Given request =>
Quote, without change, all of the lines that follow.

-- start Records to use --

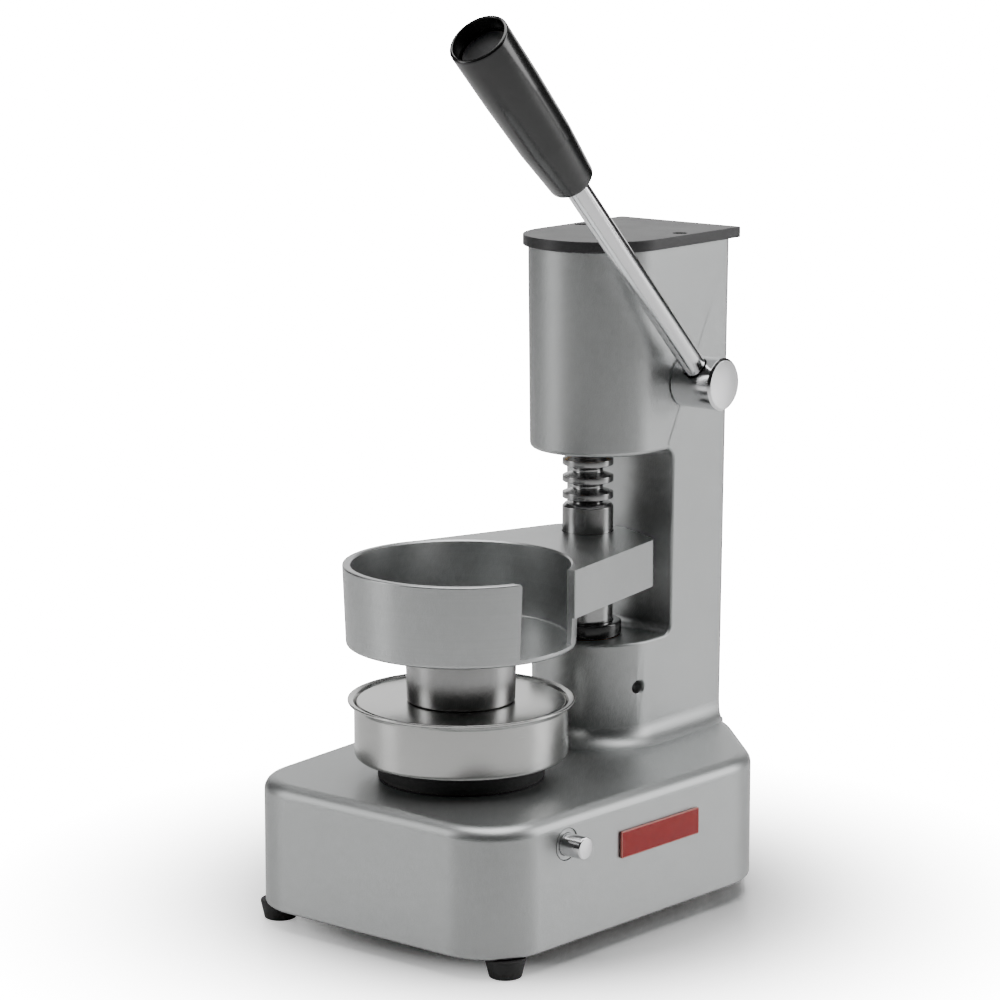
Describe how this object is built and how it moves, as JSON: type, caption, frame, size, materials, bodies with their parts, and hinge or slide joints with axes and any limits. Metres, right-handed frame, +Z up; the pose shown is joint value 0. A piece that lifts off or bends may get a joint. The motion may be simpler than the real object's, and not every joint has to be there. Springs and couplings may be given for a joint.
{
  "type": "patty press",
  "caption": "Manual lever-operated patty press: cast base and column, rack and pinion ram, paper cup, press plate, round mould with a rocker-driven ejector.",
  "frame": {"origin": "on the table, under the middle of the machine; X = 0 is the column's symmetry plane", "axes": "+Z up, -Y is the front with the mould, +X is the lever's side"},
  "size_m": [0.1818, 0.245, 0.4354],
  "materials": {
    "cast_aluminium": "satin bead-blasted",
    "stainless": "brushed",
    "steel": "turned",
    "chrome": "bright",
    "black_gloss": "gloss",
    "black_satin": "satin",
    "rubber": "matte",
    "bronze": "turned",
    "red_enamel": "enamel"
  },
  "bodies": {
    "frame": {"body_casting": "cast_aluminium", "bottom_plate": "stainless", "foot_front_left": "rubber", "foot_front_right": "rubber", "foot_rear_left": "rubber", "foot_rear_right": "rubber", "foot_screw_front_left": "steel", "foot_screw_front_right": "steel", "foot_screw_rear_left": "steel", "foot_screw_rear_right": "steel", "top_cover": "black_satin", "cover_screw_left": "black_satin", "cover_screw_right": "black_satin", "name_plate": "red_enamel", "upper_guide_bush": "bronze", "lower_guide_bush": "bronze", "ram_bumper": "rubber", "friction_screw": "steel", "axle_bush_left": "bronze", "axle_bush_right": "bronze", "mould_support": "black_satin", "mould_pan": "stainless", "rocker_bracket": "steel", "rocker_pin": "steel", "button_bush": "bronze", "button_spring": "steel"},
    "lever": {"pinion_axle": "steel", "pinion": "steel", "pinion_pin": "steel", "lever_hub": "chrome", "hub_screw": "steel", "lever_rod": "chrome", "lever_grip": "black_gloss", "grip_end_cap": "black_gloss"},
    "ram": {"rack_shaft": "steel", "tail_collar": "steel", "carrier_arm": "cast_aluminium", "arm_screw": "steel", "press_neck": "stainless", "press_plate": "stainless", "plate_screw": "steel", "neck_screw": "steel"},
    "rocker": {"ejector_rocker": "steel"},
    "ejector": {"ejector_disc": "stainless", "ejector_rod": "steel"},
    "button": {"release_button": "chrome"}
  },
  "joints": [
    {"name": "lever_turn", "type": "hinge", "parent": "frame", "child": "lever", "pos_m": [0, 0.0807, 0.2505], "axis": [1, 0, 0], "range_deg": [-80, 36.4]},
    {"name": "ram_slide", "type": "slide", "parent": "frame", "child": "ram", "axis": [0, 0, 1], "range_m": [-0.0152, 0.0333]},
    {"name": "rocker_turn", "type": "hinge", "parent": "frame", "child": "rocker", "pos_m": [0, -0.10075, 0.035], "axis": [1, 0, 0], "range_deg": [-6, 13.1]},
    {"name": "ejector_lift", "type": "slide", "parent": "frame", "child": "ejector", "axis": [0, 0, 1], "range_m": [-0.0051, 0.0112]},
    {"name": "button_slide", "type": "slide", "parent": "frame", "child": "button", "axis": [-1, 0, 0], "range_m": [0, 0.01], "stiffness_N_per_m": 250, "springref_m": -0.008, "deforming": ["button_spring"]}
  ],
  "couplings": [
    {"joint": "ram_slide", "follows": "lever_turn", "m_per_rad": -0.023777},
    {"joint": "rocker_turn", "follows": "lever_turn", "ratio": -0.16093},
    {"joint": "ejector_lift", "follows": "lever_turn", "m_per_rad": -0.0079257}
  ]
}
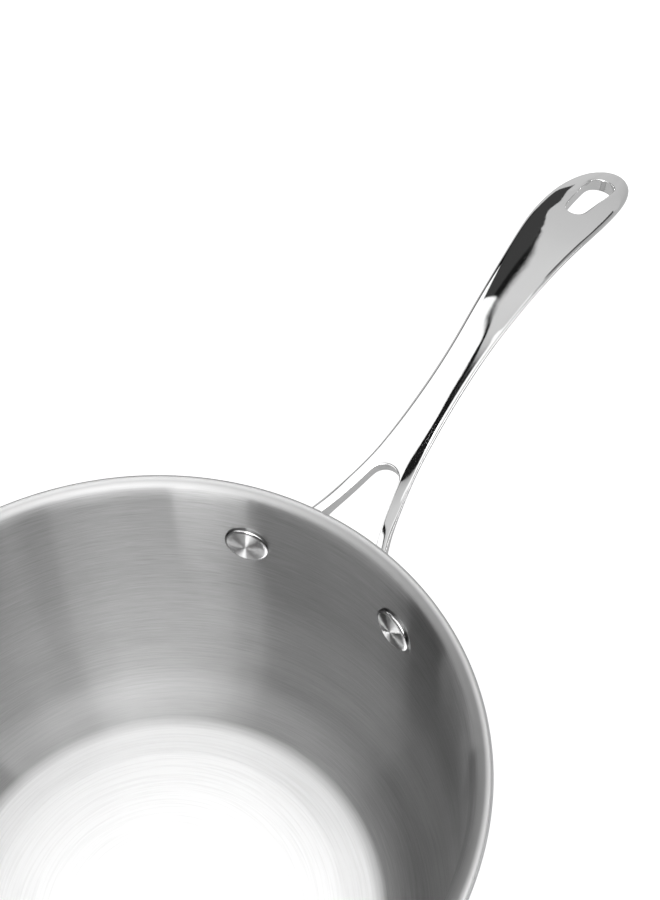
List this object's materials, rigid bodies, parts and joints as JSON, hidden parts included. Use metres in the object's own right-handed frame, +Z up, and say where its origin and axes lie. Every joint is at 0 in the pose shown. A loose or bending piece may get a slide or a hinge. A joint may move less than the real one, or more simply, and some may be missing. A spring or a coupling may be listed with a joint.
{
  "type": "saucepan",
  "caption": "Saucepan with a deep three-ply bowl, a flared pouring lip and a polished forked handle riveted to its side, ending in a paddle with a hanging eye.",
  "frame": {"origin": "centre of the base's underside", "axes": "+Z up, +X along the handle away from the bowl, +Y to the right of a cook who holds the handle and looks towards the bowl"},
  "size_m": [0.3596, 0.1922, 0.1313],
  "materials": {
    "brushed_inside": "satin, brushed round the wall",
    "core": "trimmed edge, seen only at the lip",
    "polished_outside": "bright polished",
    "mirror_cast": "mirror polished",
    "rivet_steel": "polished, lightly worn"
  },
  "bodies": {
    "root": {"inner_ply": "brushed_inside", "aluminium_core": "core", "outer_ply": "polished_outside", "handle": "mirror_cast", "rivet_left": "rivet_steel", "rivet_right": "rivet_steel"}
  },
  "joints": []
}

-- end Records to use --

Output =>
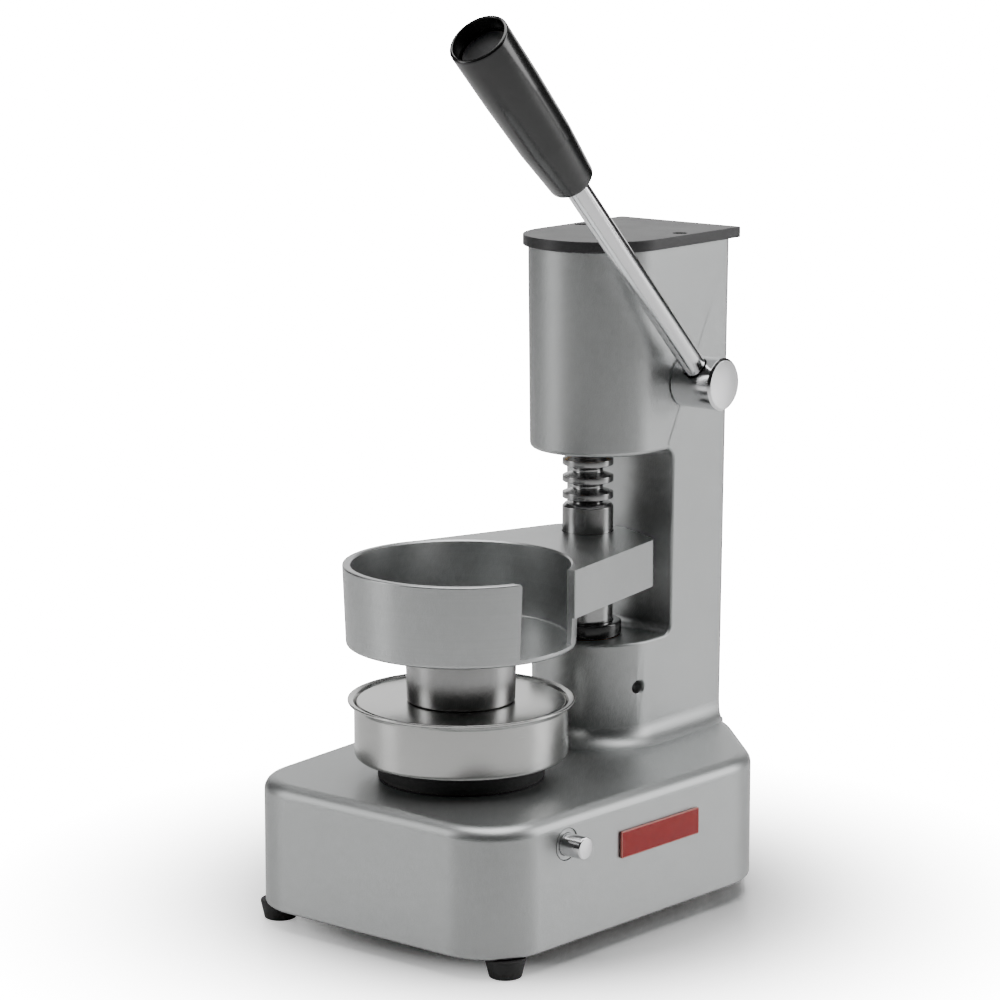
Describe how this object is built and how it moves, as JSON: type, caption, frame, size, materials, bodies with their parts, and hinge or slide joints with axes and any limits. Metres, right-handed frame, +Z up; the pose shown is joint value 0. A piece that lifts off or bends may get a joint. The motion may be simpler than the real object's, and not every joint has to be there. Springs and couplings may be given for a joint.
{
  "type": "patty press",
  "caption": "Manual lever-operated patty press: cast base and column, rack and pinion ram, paper cup, press plate, round mould with a rocker-driven ejector.",
  "frame": {"origin": "on the table, under the middle of the machine; X = 0 is the column's symmetry plane", "axes": "+Z up, -Y is the front with the mould, +X is the lever's side"},
  "size_m": [0.1818, 0.245, 0.4354],
  "materials": {
    "cast_aluminium": "satin bead-blasted",
    "stainless": "brushed",
    "steel": "turned",
    "chrome": "bright",
    "black_gloss": "gloss",
    "black_satin": "satin",
    "rubber": "matte",
    "bronze": "turned",
    "red_enamel": "enamel"
  },
  "bodies": {
    "frame": {"body_casting": "cast_aluminium", "bottom_plate": "stainless", "foot_front_left": "rubber", "foot_front_right": "rubber", "foot_rear_left": "rubber", "foot_rear_right": "rubber", "foot_screw_front_left": "steel", "foot_screw_front_right": "steel", "foot_screw_rear_left": "steel", "foot_screw_rear_right": "steel", "top_cover": "black_satin", "cover_screw_left": "black_satin", "cover_screw_right": "black_satin", "name_plate": "red_enamel", "upper_guide_bush": "bronze", "lower_guide_bush": "bronze", "ram_bumper": "rubber", "friction_screw": "steel", "axle_bush_left": "bronze", "axle_bush_right": "bronze", "mould_support": "black_satin", "mould_pan": "stainless", "rocker_bracket": "steel", "rocker_pin": "steel", "button_bush": "bronze", "button_spring": "steel"},
    "lever": {"pinion_axle": "steel", "pinion": "steel", "pinion_pin": "steel", "lever_hub": "chrome", "hub_screw": "steel", "lever_rod": "chrome", "lever_grip": "black_gloss", "grip_end_cap": "black_gloss"},
    "ram": {"rack_shaft": "steel", "tail_collar": "steel", "carrier_arm": "cast_aluminium", "arm_screw": "steel", "press_neck": "stainless", "press_plate": "stainless", "plate_screw": "steel", "neck_screw": "steel"},
    "rocker": {"ejector_rocker": "steel"},
    "ejector": {"ejector_disc": "stainless", "ejector_rod": "steel"},
    "button": {"release_button": "chrome"}
  },
  "joints": [
    {"name": "lever_turn", "type": "hinge", "parent": "frame", "child": "lever", "pos_m": [0, 0.0807, 0.2505], "axis": [1, 0, 0], "range_deg": [-80, 36.4]},
    {"name": "ram_slide", "type": "slide", "parent": "frame", "child": "ram", "axis": [0, 0, 1], "range_m": [-0.0152, 0.0333]},
    {"name": "rocker_turn", "type": "hinge", "parent": "frame", "child": "rocker", "pos_m": [0, -0.10075, 0.035], "axis": [1, 0, 0], "range_deg": [-6, 13.1]},
    {"name": "ejector_lift", "type": "slide", "parent": "frame", "child": "ejector", "axis": [0, 0, 1], "range_m": [-0.0051, 0.0112]},
    {"name": "button_slide", "type": "slide", "parent": "frame", "child": "button", "axis": [-1, 0, 0], "range_m": [0, 0.01], "stiffness_N_per_m": 250, "springref_m": -0.008, "deforming": ["button_spring"]}
  ],
  "couplings": [
    {"joint": "ram_slide", "follows": "lever_turn", "m_per_rad": -0.023777},
    {"joint": "rocker_turn", "follows": "lever_turn", "ratio": -0.16093},
    {"joint": "ejector_lift", "follows": "lever_turn", "m_per_rad": -0.0079257}
  ]
}
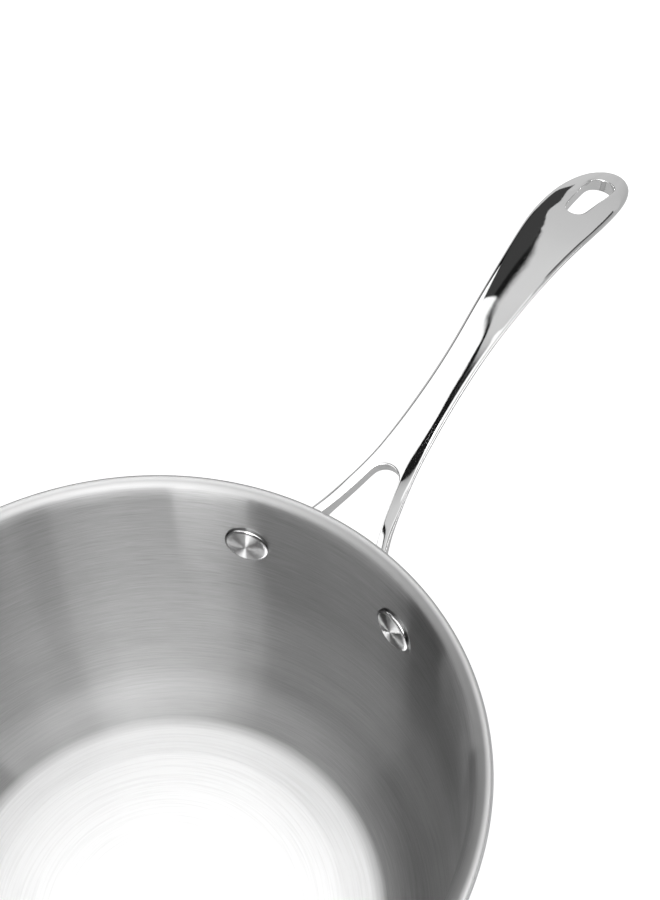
List this object's materials, rigid bodies, parts and joints as JSON, hidden parts included. Use metres in the object's own right-handed frame, +Z up, and say where its origin and axes lie. Every joint is at 0 in the pose shown. A loose or bending piece may get a slide or a hinge. A joint may move less than the real one, or more simply, and some may be missing. A spring or a coupling may be listed with a joint.
{
  "type": "saucepan",
  "caption": "Saucepan with a deep three-ply bowl, a flared pouring lip and a polished forked handle riveted to its side, ending in a paddle with a hanging eye.",
  "frame": {"origin": "centre of the base's underside", "axes": "+Z up, +X along the handle away from the bowl, +Y to the right of a cook who holds the handle and looks towards the bowl"},
  "size_m": [0.3596, 0.1922, 0.1313],
  "materials": {
    "brushed_inside": "satin, brushed round the wall",
    "core": "trimmed edge, seen only at the lip",
    "polished_outside": "bright polished",
    "mirror_cast": "mirror polished",
    "rivet_steel": "polished, lightly worn"
  },
  "bodies": {
    "root": {"inner_ply": "brushed_inside", "aluminium_core": "core", "outer_ply": "polished_outside", "handle": "mirror_cast", "rivet_left": "rivet_steel", "rivet_right": "rivet_steel"}
  },
  "joints": []
}